# START OF TASK MATERIAL

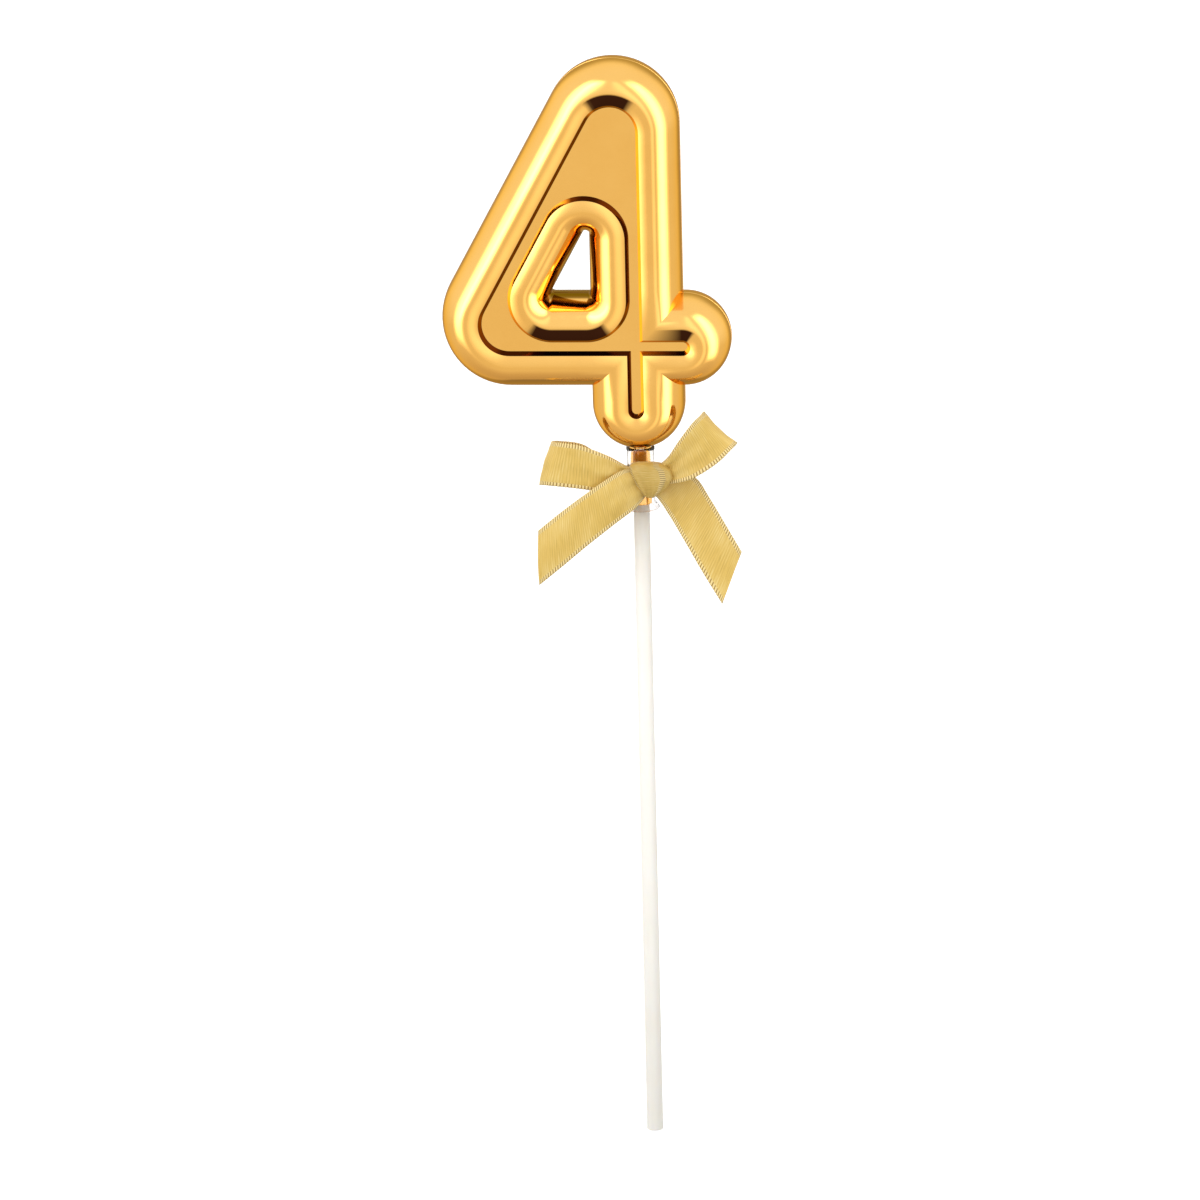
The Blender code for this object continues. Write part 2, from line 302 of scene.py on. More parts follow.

# END OF TASK MATERIAL
# START OF TASK MATERIAL

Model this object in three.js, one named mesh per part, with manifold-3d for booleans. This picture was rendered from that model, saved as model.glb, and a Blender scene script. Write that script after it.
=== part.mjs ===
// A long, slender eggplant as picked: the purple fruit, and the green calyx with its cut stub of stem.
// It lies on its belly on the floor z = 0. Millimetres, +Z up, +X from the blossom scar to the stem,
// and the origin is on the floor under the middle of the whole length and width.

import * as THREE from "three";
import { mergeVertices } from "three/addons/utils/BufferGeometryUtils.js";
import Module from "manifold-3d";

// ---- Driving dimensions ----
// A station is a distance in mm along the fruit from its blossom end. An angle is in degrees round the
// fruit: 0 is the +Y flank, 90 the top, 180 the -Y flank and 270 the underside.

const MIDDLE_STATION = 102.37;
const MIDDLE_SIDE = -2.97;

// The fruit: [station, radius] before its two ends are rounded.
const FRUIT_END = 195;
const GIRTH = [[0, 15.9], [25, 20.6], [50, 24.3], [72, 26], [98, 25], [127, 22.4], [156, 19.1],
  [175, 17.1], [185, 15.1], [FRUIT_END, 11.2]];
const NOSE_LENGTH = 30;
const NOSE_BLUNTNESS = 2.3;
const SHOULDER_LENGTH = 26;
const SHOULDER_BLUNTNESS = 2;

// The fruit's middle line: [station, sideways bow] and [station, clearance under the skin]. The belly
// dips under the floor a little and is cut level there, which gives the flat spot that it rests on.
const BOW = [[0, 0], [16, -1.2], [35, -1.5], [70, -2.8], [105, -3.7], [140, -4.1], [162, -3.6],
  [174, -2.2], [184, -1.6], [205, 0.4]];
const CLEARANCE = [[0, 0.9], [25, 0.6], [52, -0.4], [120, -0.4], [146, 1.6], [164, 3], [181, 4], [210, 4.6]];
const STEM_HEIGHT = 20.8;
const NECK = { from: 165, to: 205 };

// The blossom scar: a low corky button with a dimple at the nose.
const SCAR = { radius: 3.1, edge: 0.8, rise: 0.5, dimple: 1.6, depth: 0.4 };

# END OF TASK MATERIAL
# START OF TASK MATERIAL

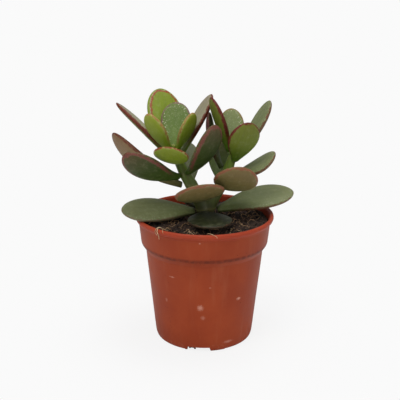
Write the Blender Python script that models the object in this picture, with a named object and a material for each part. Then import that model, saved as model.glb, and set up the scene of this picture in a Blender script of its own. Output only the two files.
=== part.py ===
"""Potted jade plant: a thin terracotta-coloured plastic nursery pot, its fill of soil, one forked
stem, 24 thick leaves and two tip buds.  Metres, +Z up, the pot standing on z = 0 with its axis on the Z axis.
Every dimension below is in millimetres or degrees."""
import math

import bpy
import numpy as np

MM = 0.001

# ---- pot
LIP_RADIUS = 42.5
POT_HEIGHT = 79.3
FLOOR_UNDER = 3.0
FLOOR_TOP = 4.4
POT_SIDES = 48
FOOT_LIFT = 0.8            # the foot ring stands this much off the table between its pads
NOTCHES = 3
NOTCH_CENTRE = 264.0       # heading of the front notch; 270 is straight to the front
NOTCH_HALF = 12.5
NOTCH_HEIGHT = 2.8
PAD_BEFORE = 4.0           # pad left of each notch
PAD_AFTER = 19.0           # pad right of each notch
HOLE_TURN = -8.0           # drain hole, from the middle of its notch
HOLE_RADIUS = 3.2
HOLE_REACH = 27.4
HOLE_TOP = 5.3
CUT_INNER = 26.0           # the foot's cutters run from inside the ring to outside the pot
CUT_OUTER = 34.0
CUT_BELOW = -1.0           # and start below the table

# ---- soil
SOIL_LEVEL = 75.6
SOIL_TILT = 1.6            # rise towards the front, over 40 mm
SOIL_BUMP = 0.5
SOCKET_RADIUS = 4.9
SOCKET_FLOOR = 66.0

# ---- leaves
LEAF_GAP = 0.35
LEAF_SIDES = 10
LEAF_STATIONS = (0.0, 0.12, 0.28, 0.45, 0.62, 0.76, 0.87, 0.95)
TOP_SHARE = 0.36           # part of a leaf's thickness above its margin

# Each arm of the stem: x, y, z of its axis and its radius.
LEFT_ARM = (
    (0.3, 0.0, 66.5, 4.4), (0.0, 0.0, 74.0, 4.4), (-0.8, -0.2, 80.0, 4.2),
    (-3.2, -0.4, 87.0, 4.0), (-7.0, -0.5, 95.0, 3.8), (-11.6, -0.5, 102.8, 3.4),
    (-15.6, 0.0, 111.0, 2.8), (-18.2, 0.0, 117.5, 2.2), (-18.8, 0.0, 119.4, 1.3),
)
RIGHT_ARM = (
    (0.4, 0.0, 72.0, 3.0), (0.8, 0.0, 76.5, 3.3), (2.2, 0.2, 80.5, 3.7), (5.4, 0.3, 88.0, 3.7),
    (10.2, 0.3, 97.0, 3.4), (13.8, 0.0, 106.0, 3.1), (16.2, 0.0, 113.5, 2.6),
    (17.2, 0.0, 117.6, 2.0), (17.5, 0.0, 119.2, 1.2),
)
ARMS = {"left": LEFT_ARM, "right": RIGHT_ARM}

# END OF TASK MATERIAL

Take the line containing "Write the Blender" and the line containing "CUT_BELOW = -1.0". Write out both and all lines between, exactly, and nothing more.

Write the Blender Python script that models the object in this picture, with a named object and a material for each part. Then import that model, saved as model.glb, and set up the scene of this picture in a Blender script of its own. Output only the two files.
=== part.py ===
"""Potted jade plant: a thin terracotta-coloured plastic nursery pot, its fill of soil, one forked
stem, 24 thick leaves and two tip buds.  Metres, +Z up, the pot standing on z = 0 with its axis on the Z axis.
Every dimension below is in millimetres or degrees."""
import math

import bpy
import numpy as np

MM = 0.001

# ---- pot
LIP_RADIUS = 42.5
POT_HEIGHT = 79.3
FLOOR_UNDER = 3.0
FLOOR_TOP = 4.4
POT_SIDES = 48
FOOT_LIFT = 0.8            # the foot ring stands this much off the table between its pads
NOTCHES = 3
NOTCH_CENTRE = 264.0       # heading of the front notch; 270 is straight to the front
NOTCH_HALF = 12.5
NOTCH_HEIGHT = 2.8
PAD_BEFORE = 4.0           # pad left of each notch
PAD_AFTER = 19.0           # pad right of each notch
HOLE_TURN = -8.0           # drain hole, from the middle of its notch
HOLE_RADIUS = 3.2
HOLE_REACH = 27.4
HOLE_TOP = 5.3
CUT_INNER = 26.0           # the foot's cutters run from inside the ring to outside the pot
CUT_OUTER = 34.0
CUT_BELOW = -1.0           # and start below the table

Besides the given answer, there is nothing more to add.